The best time to visit New Zealand depends on whether the trip is being built around mountain roads, long hiking days, shoulder-season calm, or winter-specific scenery. Summer opens the fullest road-trip range and the longest daylight, but it also compresses availability in the country’s most scenic corridors, while autumn often delivers a calmer, more measured version of the same landscapes. Winter narrows some alpine options but creates a different kind of trip, where snow country, clear air, and quieter roads start replacing maximum route breadth.

First-Timer Tips

FAQ

How many days do you need for New Zealand?

Two weeks is the minimum range where both islands begin to make real structural sense without constant rushing. With 7 to 10 days, New Zealand is usually far stronger when you focus on one island and let the road trip breathe instead of forcing a national sampler.

Is it better to visit the North or South Island first?

For many first-time nature-focused travelers, the South Island gives the clearest landscape payoff because alpine, lake, and fjord contrasts are so concentrated. The North Island is stronger for geothermal terrain, surf edges, Māori cultural layers, and a slightly softer road rhythm, so the choice should follow terrain preference more than flight price alone.

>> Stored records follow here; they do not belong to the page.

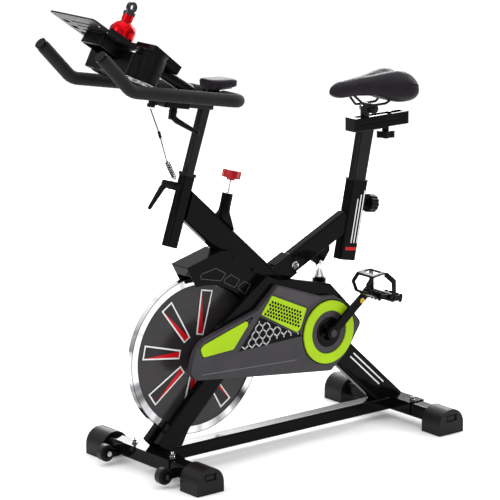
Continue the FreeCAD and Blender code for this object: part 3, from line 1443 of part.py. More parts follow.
def seat_slider():
    """Bar inside the channel with the upright stub of the saddle clamp."""
    half = CHANNEL_WIDTH / 2 - CHANNEL_WALL - GAP
    low, high = CHANNEL_LOW + CHANNEL_WALL + 3, CHANNEL_TOP - CHANNEL_WALL - GAP
    bar_body = block(STUB_X - 24, STUB_X + 98, -half, half, low, high)
    stub = rod(V(STUB_X, 0, high - 2), V(STUB_X, 0, STUB_TOP), STUB_R)
    stop = rod(V(STUB_X + 92, 0, high - 2), V(STUB_X + 92, 0, CHANNEL_TOP + 4), 7)
    return fused([bar_body, stub, stop, clamp_core()])


def seat_knob():
    """Lobed clamping knob under the channel with its screw."""
    head = lobed_knob(V(SEAT_KNOB_X, 0, 843), V(0, 0, 1), 27, 20, 5)
    hub = rod(V(SEAT_KNOB_X, 0, 863), V(SEAT_KNOB_X, 0, 873.5), 10)
    screw = rod(V(SEAT_KNOB_X, 0, 870), V(SEAT_KNOB_X, 0, 882), 5)
    return fused([head, hub, screw])


def clamp_core():
    """Fixed middle of the saddle clamp, on top of the stub."""
    return y_disc(SADDLE_PIVOT, 14, -18, 18)


def saddle_rails():
    """Both bent rails, each with the clamp jaw that grips it."""
    shapes = []
    for side in (-1, 1):
        path = [V(384, side * 12, 986), V(424, side * 22.5, 947), V(500, side * 22.5, 947),
                V(538, side * 30, 970)]
        rail = bent_rod(path, 3.5, 14)
        y0, y1 = sorted((side * 18.4, side * 27))
        jaw = y_disc(SADDLE_PIVOT, 13, y0, y1)
        y2, y3 = sorted((side * 26, side * 31))
        bolt = y_disc(SADDLE_PIVOT, 7, y2, y3)
        shapes.append(fused([rail, jaw, bolt]))
    return Part.makeCompound(shapes)


def saddle_shell():
    """Simple closed body of the saddle: a pear-shaped plan cut to a swayed side profile."""
    half = SADDLE_HALF_WIDTH
    nose, tail = SADDLE_NOSE, SADDLE_TAIL
    plan = []
    curve = [V(nose + 8, 22, 0), V(nose + 70, 25, 0), V(nose + 130, 42, 0), V(nose + 185, half - 10, 0),
             V(nose + 228, half, 0), V(tail - 14, half - 16, 0)]
    spline = Part.BSplineCurve()
    spline.interpolate(curve)
    plan.append(spline.toShape())
    plan.append(Part.Arc(curve[-1], V(tail, 0, 0), V(curve[-1].x, -curve[-1].y, 0)).toShape())
    back = Part.BSplineCurve()
    back.interpolate([V(p.x, -p.y, 0) for p in reversed(curve)])
    plan.append(back.toShape())
    plan.append(Part.Arc(V(curve[0].x, -curve[0].y, 0), V(nose, 0, 0), curve[0]).toShape())
    body = Part.Face(Part.Wire(plan)).extrude(V(0, 0, 200))
    body.translate(V(0, 0, 900))
    profile = [(nose - 5, 992), (nose + 4, 984), (nose + 60, 979), (nose + 120, 976),
               (nose + 190, 962), (nose + 225, 950), (tail - 40, 950), (tail - 10, 962),
               (tail + 2, 990), (tail - 6, 1014), (tail - 30, 1031), (nose + 200, 1034),
               (nose + 150, 1029), (nose + 80, 1021), (nose + 20, 1018), (nose - 5, 1008)]
    side_view = plate(profile, -120, 120)
    return body.common(side_view).cut(saddle_rails())


# ---------------------------------------------------------------- sensor cord

def cord_lead():
    """Lead from the clip to the coil, with its in-line connector."""
    lead = bent_rod([CORD_TOP, CORD_MID, COIL_TOP], CORD_R, 60)
    direction = unit_between(CORD_MID, COIL_TOP)
    connector = rod(step(CORD_MID, direction, -6), step(CORD_MID, direction, 12), 4)
    return fused([lead, connector])


def cord_coil():
    """Outer shape of the coiled stretch, down to the lever boss."""
    direction = unit_between(COIL_TOP, COIL_LOW)
    return rod(step(COIL_TOP, direction, COIL_GAP), step(COIL_LOW, direction, -COIL_GAP), COIL_R)


# ---------------------------------------------------------------- assembly

def group(*shapes):
    """Separate solids of one kind that share a file."""
    return Part.makeCompound(list(shapes))


def both(maker):
    return [maker(-1), maker(1)]


def frame_parts():
    front_bush = sliding_bush(FRONT_POST, FRONT_TILT, FRONT_TOP_Z, (FRONT_WIDTH, FRONT_DEPTH),
                              FRONT_CORNER, (BAR_POST_WIDTH, BAR_POST_DEPTH), 9)
    front_bush = front_bush.cut(lever_rod(0, 40, LEVER_STUD_R + 0.5))
    seat_bush = sliding_bush(SEAT_POST, SEAT_TILT, SEAT_TOP_Z, (SEAT_WIDTH, SEAT_DEPTH),
                             SEAT_CORNER, (SEAT_IN_WIDTH, SEAT_IN_DEPTH), 3)
    seat_bush = seat_bush.cut(pin_rod(0, 40, PIN_R + 0.5))
    bolts = stay_bolts() + saddle_bolts() + both(transport_bolt)
    caps = [end_cap(x, side) for x in (FRONT_STAB, REAR_STAB) for side in (-1, 1)]
    return {"main_beam": main_beam(), "rear_stay": rear_stay(), "fork": fork(),
            "front_post_tube": front_post_tube(), "front_post_bush": front_bush,
            "seat_tube": seat_tube(), "seat_tube_bush": seat_bush, "base_frame": base_frame(),
            "end_caps": group(*caps), "frame_bolts": group(*bolts),
            "stabilisers": group(front_stabiliser(), stabiliser_tube(REAR_STAB)),
            "bearings": group(*(both(wheel_bearing) + both(crank_bearing)))}


def cover_parts():
    return {"cover_base": cover_base(), "cover_front": cover_front(), "cover_ring": ring_trim(),
            "cover_panels": group(accent_panel(), mesh_panel()), "drive_belt": belt(),
            "fender": group(fender(), *fender_screws()), "strut_neck": group(strut_neck(), strut_pin())}


def turning_parts():
    hardware = [crank_axle()] + both(crank_cap) + both(pedal_spindle)
    parts = {"flywheel_disc": flywheel_disc(), "flywheel_rim": flywheel_rim(),
             "flywheel_axle": flywheel_axle(), "crank_hardware": group(*hardware),
             "small_pulley": pulley(WHEEL, SMALL_PULLEY_R, WHEEL_AXLE_R),
             "big_pulley": pulley(CRANK, BIG_PULLEY_R, CRANK_AXLE_R),
             "crank_arms": group(*both(crank_arm))}
    for hand, side in (("left", -1), ("right", 1)):
        pitch = PEDAL_PITCH[hand]
        parts["pedal_" + hand] = place_pedal(pedal_frame(), side, pitch)
        parts["toe_cage_" + hand] = place_pedal(toe_cage_shape(), side, pitch)
        parts["transport_wheel_" + hand] = transport_wheel(side)
    return parts


def control_parts():
    return {"brake_rod": brake_rod(), "brake_knob": brake_knob(), "brake_pad": brake_pad(),
            "post_lever": post_lever(), "pin_knob": pin_knob()}


def bar_parts():
    return {"bar_post": bar_post(), "rail_cap": rail_cap(), "handlebar": handlebar(),
            "carriage_lever": carriage_lever(), "arm_pad": arm_pad(),
            "foam_grips": group(*both(foam_grip))}


def console_parts():
    return {"tablet_tray": tablet_tray(), "console_body": console_body(),
            "console_bracket": console_bracket(), "display_case": display_case(),
            "display_screen": display_screen(), "display_button": display_button(),
            "bottle": bottle(), "bottle_cap": bottle_cap()}


def seat_parts():
    front = channel_plug(CHANNEL_FRONT - 6, CHANNEL_FRONT, 1)
    rear = channel_plug(CHANNEL_REAR, CHANNEL_REAR + 5, 0)
    return {"seat_post": seat_post(), "seat_channel": seat_channel(),
            "channel_plugs": group(front, rear), "seat_slider": seat_slider(),
            "seat_knob": seat_knob(), "saddle_rails": saddle_rails(), "saddle": saddle_shell()}


def main():
    parts = {"cord_lead": cord_lead(), "cord_coil": cord_coil()}
    for maker in (frame_parts, cover_parts, turning_parts, control_parts, bar_parts,
                  console_parts, seat_parts):
        parts.update(maker())
    os.makedirs("parts", exist_ok=True)
    for name, shape in parts.items():
        shape.exportStep(os.path.join("parts", name + ".step"))
        print(name, len(shape.Solids), round(shape.Volume), shape.isValid())
    print(len(parts), "parts")


main()
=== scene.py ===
"""Looks for the indoor cycling exercise bike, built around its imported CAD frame."""

import json
import math

import bpy
from mathutils import Matrix, Vector

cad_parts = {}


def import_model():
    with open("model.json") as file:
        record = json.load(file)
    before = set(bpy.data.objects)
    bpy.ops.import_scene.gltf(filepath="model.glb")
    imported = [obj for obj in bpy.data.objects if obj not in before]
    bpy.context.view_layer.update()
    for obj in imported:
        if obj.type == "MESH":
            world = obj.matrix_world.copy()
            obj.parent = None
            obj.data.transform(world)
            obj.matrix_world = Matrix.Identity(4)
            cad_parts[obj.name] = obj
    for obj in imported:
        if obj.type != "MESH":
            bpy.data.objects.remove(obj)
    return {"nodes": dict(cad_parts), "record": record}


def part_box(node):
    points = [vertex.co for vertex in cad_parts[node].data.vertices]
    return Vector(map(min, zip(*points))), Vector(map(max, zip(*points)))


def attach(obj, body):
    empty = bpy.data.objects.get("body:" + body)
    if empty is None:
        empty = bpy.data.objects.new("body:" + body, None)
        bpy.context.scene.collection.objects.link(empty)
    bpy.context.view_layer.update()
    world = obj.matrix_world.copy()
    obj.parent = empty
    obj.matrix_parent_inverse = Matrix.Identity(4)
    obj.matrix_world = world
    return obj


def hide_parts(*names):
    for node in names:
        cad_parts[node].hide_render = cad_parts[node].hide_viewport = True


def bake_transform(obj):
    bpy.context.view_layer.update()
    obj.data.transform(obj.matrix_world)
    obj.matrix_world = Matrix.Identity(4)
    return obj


# ---------------------------------------------------------------- placement (metres, row frame)

CAMERA_AZIMUTH, CAMERA_ELEVATION, CAMERA_ROLL = -38.42, 13.55, -0.23
CAMERA_DISTANCE = 8.31
CAMERA_TARGET = Vector((0.017, 0.0, 0.5828))
CAMERA_LENS, SENSOR = 212.7, 36.0

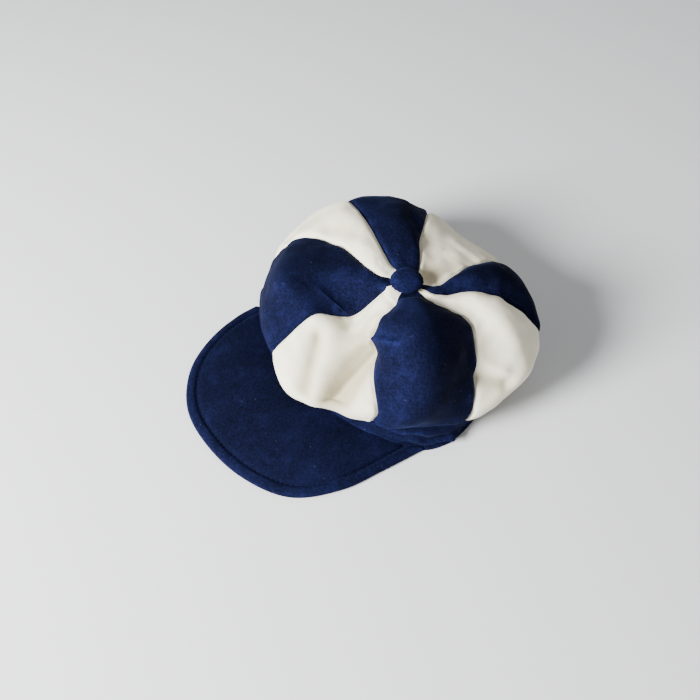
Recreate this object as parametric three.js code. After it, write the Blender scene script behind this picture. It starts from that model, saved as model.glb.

Do you need a car in New Zealand?

Yes for most meaningful itineraries. The country’s strongest trips depend on self-drive timing, because scenic regions, trailheads, and smaller lake or coastal towns are not linked by dense public transport in a way that supports a smooth nature-first route.

When is the best time to avoid crowds in New Zealand?

March and April are often among the best answers, because weather stays usable while summer pressure softens across roads, ferries, and accommodation. Early November can also work well before the busiest holiday patterns gather force.

Is driving difficult in New Zealand?

Driving is not technically difficult for most visitors, but it is more demanding than the map suggests. Roads are often winding, single carriageway, and visually distracting, so conservative daily distances and early starts usually produce a much stronger trip.

Should you book activities ahead in New Zealand?

Yes for ferries, rental cars, national park-edge accommodation, and major summer activities, especially Great Walk logistics. Outside peak season there can be more flexibility, but weather-dependent excursions still need close monitoring and backup thinking.

Is New Zealand expensive to travel?

It is usually pricier than many travelers expect because of vehicle hire, seasonal accommodation pressure, and the logistics of moving through low-density nature regions. The best way to moderate costs is usually to simplify the route and book the transport backbone early rather than trying to save reactively later.

Can you rely on the weather forecast in New Zealand?

Use it, but do not overtrust it in alpine or fjord country. Forecasts are useful for direction, yet conditions can shift quickly near mountains, which is why the best New Zealand itineraries always carry at least one flexible weather buffer in the most exposed zones.